BE SELFISH: Take 15 min twice day and get away from your phone & computer
If you are organizing, you are either on your phone or computer at least 90% of your day. You are crunching numbers in VAN, scheduling volunteer shifts, or digitally organizing you team. By the time you get to the end of the day, which usually lasts around 15-18 hours, your eyes are tired, your ear hurts from being on the phone and you are ready to just ‘get the day over with.’ Well, knock it off, and do something to help yourself.

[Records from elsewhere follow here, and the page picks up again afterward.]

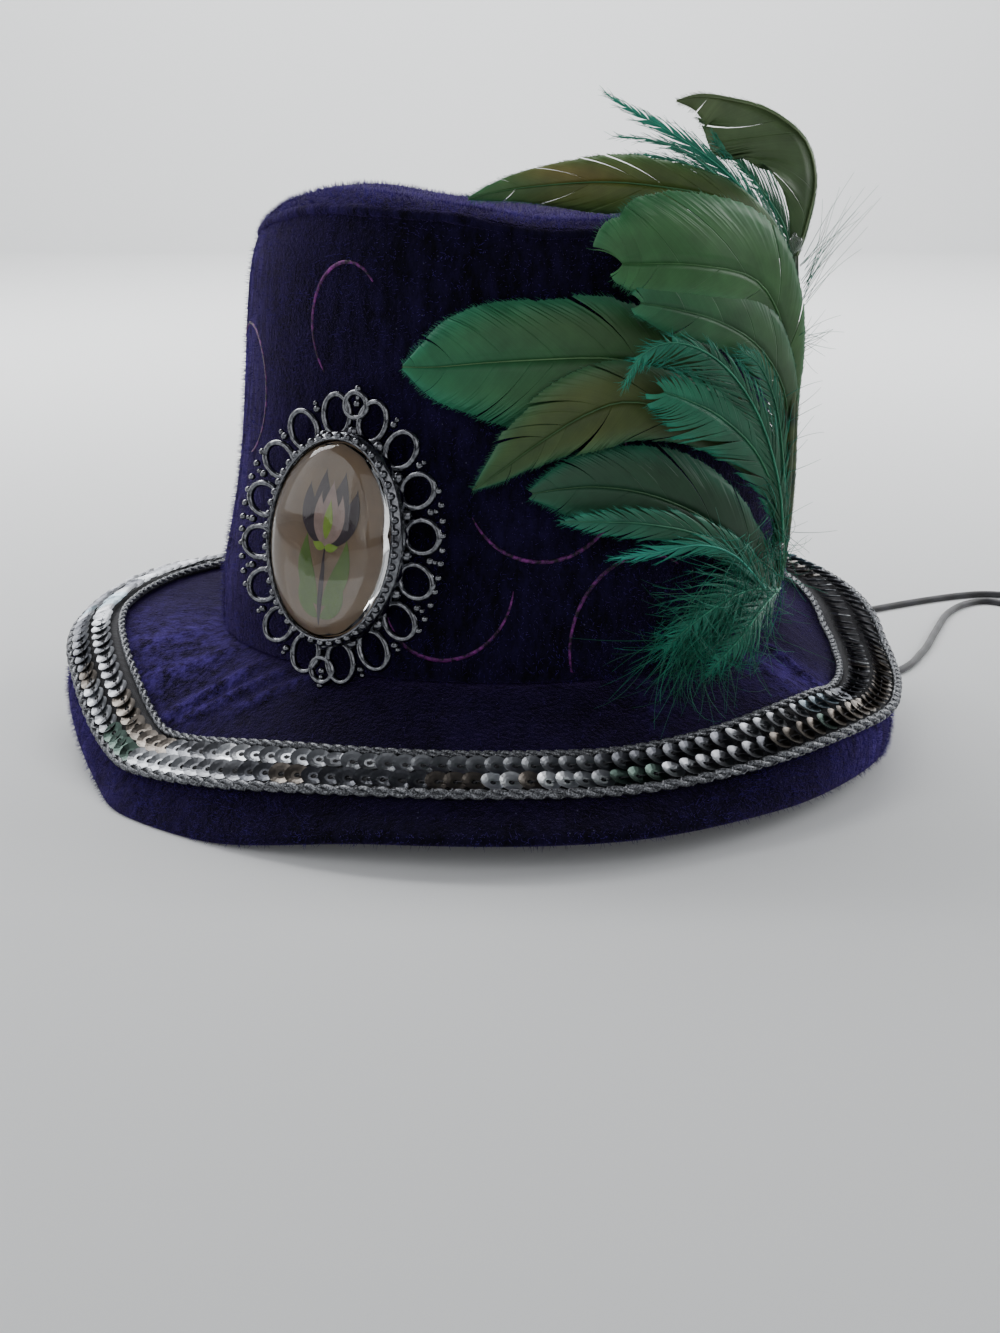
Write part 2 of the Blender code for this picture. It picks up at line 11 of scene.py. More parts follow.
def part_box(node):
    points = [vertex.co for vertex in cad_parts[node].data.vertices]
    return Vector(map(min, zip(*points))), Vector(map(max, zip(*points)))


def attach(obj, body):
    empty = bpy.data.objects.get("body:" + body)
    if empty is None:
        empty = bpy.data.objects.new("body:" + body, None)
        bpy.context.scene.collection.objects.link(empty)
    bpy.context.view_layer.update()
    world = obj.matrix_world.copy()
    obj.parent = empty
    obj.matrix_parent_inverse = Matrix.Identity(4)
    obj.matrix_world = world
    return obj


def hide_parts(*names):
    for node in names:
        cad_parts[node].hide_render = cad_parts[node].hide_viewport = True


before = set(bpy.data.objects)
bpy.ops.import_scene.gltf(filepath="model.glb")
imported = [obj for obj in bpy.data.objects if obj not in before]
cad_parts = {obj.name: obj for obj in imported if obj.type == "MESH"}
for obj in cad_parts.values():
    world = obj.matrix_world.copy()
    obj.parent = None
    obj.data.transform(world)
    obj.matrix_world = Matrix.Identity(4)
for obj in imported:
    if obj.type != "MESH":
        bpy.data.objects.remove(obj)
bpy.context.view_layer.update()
MM = 0.001

# Camera. The photograph looks at the front of the hat from 444 mm away and
# down by 15 degrees, with the crown's axis a little right of the hat's middle.
HAT_AXIS = Vector((0.004809, 0.000482, 0.0))
CAMERA_BACK = 444 * MM
CAMERA_UP = 133.6 * MM
CAMERA_DOWN = 15.0
LENS = 52.0
SENSOR_WIDE = 36.0
bpy.ops.object.select_all(action="DESELECT")
bpy.ops.object.camera_add(
    location=(HAT_AXIS.x, HAT_AXIS.y - CAMERA_BACK, CAMERA_UP),
    rotation=(math.radians(90 - CAMERA_DOWN), 0, 0))
camera = bpy.context.object
camera.data.lens = LENS
camera.data.sensor_width = SENSOR_WIDE
camera.data.clip_start = 0.01
bpy.context.scene.camera = camera

# Floor and backdrop. One pale sheet of painted board that lies under the hat
# and curves up far behind it. Soft boxes stand behind the hat and at both sides, a
# wide one in front, and one lights the wall. The room is dim on the camera's side.
FLOOR_WIDE = 6.0
FLOOR_BACK = 2.2
WALL_HIGH = 3.0
BEND_R = 1.2
ROOM_LIGHT = 0.80


def linear(colour):
    """An sRGB hex colour as linear red, green, blue and alpha."""
    parts = [int(colour[i:i + 2], 16) / 255 for i in (1, 3, 5)]
    return (*[p / 12.92 if p <= 0.04045 else ((p + 0.055) / 1.055) ** 2.4 for p in parts], 1.0)


def bare_material(name):
    """A material with nothing in it yet."""
    made = bpy.data.materials.new(name)
    made.use_nodes = True
    made.node_tree.nodes.clear()
    return made


def add(material, kind, values=None, links=None, stops=None, **settings):
    """Add one node with its settings, its values, its links and a ramp's colours."""
    made = material.node_tree.nodes.new(kind)
    for key, value in settings.items():
        setattr(made, key, value)
    for key, value in (values or {}).items():
        made.inputs[key].default_value = value
    for key, (other, socket) in (links or {}).items():
        material.node_tree.links.new(other.outputs[socket], made.inputs[key])
    for i, (place, colour) in enumerate(stops or []):
        if i >= len(made.color_ramp.elements):
            made.color_ramp.elements.new(place)
        made.color_ramp.elements[i].position = place
        made.color_ramp.elements[i].color = linear(colour)
    return made


def surface(material, values, links=None):
    """The shader that the material ends in."""
    shader = add(material, "ShaderNodeBsdfPrincipled", values, links)
    add(material, "ShaderNodeOutputMaterial", links={"Surface": (shader, "BSDF")})


def only(piece):
    """Select this piece alone and make it active."""
    bpy.ops.object.select_all(action="DESELECT")
    piece.select_set(True)
    bpy.context.view_layer.objects.active = piece


bpy.ops.mesh.primitive_plane_add(size=FLOOR_WIDE, location=(0, FLOOR_BACK - FLOOR_WIDE / 2, 0))
floor = bpy.context.object
floor.name = "floor"
bpy.ops.object.transform_apply(location=True)
bpy.ops.object.mode_set(mode="EDIT")
shape = bmesh.from_edit_mesh(floor.data)
for edge in shape.edges:
    edge.select_set(all(v.co.y > FLOOR_BACK - 0.01 for v in edge.verts))
bpy.ops.mesh.extrude_edges_move(TRANSFORM_OT_translate={"value": (0, 0, WALL_HIGH)})
shape = bmesh.from_edit_mesh(floor.data)
for edge in shape.edges:
    edge.select_set(all(v.co.y > FLOOR_BACK - 0.01 and v.co.z < 0.01 for v in edge.verts))
bpy.ops.mesh.bevel(offset=BEND_R, segments=16)
bpy.ops.object.mode_set(mode="OBJECT")
bpy.ops.object.shade_smooth()
painted_board = bare_material("painted board, pale grey")
surface(painted_board, {"Base Color": linear("#e9ebec"), "Roughness": 0.55})
floor.data.materials.append(painted_board)

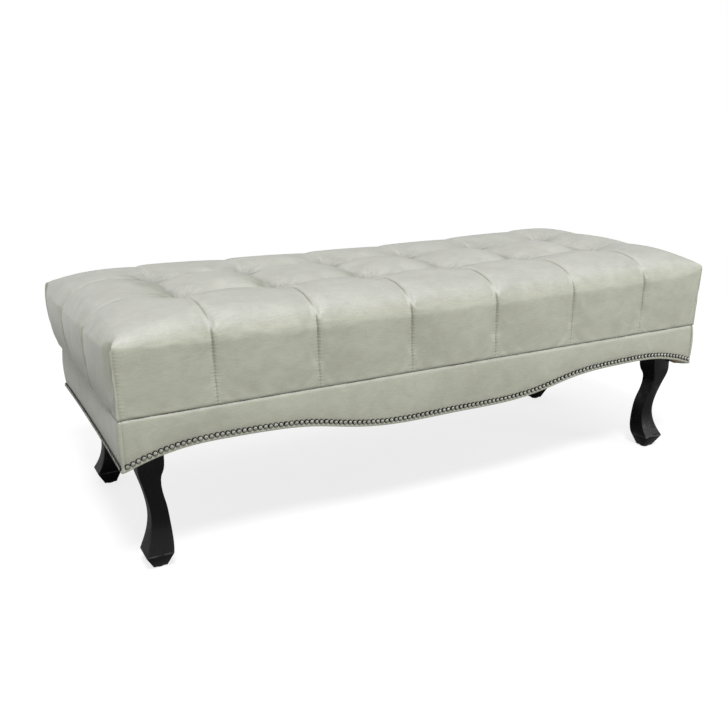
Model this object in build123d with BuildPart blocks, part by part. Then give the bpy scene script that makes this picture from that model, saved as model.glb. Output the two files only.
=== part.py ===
"""Upholstered bench with a biscuit-tufted seat, a scalloped apron and four cabriole legs.

Origin on the floor at the middle of the bench. +X runs along the length, +Y to the rear, +Z up.
"""

from build123d import *
import os

# ---------------------------------------------------------------- driving dimensions (mm)
length = 1450.0
depth = 600.0
seam_height = 337.0          # the seam where the seat cover meets the apron
half_length = length / 2
half_depth = depth / 2

# Biscuits: seven across the length and three across the depth.
tuft_pitch = 214.0
tuft_columns = [(k - 2.5) * tuft_pitch for k in range(6)]
tuft_rows = [-100.0, 100.0]
tuft_height = 496.0
long_edge_height = 490.0     # where a seam meets the top edge
end_edge_height = 500.0
corner_height = 497.0
edge_inset = 10.0            # the top edge's crease, in from the apron's face
biscuit_crown = 42.0         # control points that fill a biscuit

# Frame and skins.
fabric = 2.0
apron_wadding = 6.0
skin = fabric + apron_wadding
rail_thickness = 22.0
deck_thickness = 18.0
deck_top = seam_height - 4.0
deck_bottom = deck_top - deck_thickness
rebate_depth = 11.0
housing_depth = 8.0
cross_rail_height = 44.0
cross_rail_x = 240.0
block_size = 96.0
block_thickness = 28.0
block_bottom = deck_bottom - block_thickness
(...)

Although you are putting all of your time and effort into the campaign, you still need time for yourself. This does not mean taking a smoke break, driving to get taco bell, or looking at your fantasy football team. This means taking 15 min, twice a day, and getting away from everything campaign related. A total of 30 min to yourself each day is not going to cost you an election – I promise you, it won’t. However, you can lose an election if you don’t take a break now and then because you are so fried you can’t think. This is time where you can take a walk around the block, go to your car and take a nap [with the air conditioner on of course], or just sit outside and breathe. I guarantee you that you that the world will not end if you don’t answer an email the second it hits your inbox, or miss a call. In fact, you will be in a better place from when you left your office 15 minutes beforehand.
I hope that you will take all of these suggestions and implement them with yourself and with your teams. Remember that you were hired to do a hard job, but most importantly, to do it well. The more you can focus on doing your job the best you can by taking a deep breath, focusing on the task right in front of you, and understanding the entire picture – then it will be the most rewarding experience of your life.